Embracing Software Variability to build Explainable Systems
Date:
Invited talk at VAMOS 24 (18th International Working Conference on Variability Modelling of Software-Intensive Systems, Bern, Switzerland, Feb. 7 - 9, 2024) — “Embracing Software Variability to build Explainable Systems”
Abstract
Software systems can be a rich resource of knowledge about their application domain, stakeholder requirements, design decisions, and technical infrastructure, but this knowledge is often hard to access and exploit. An explainable system is a software system that can quickly and accurately answer questions that humans ask about it. We show how explainable systems can be systematically constructed through moldable development, an approach in which existing, moldable tools, such as code editors, inspectors, debuggers and notebooks, can be molded to an arbitrary application domain by creating dozens, hundreds or thousands of cheap, custom tools. This is made possible by enabling fine-grained variability in moldable tools.
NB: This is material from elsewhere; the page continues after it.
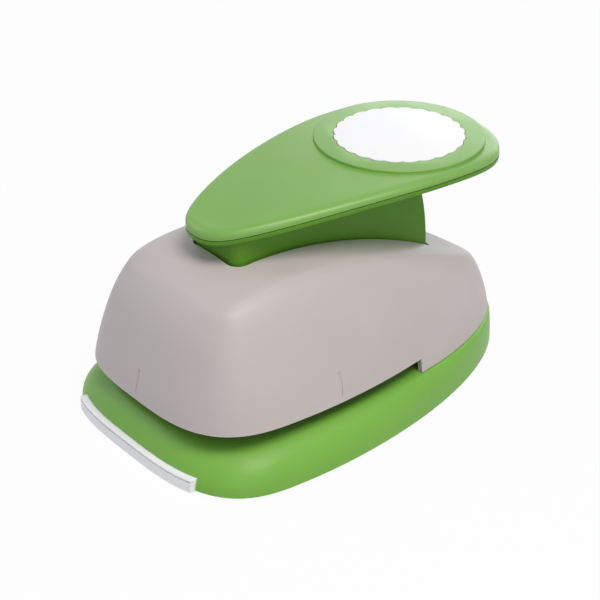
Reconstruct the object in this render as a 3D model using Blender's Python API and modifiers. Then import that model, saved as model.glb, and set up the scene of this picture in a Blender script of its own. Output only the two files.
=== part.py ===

In contrast to conventional plug-in architectures, moldable tools adapt themselves to the dynamic context of live objects in the development environment, thus supporting navigation and exploration within an explainable system. Variability in the environment thus becomes the key to explaining variability in the software systems themselves. We will illustrate the approach through numerous examples gained over several years of experience with moldable development.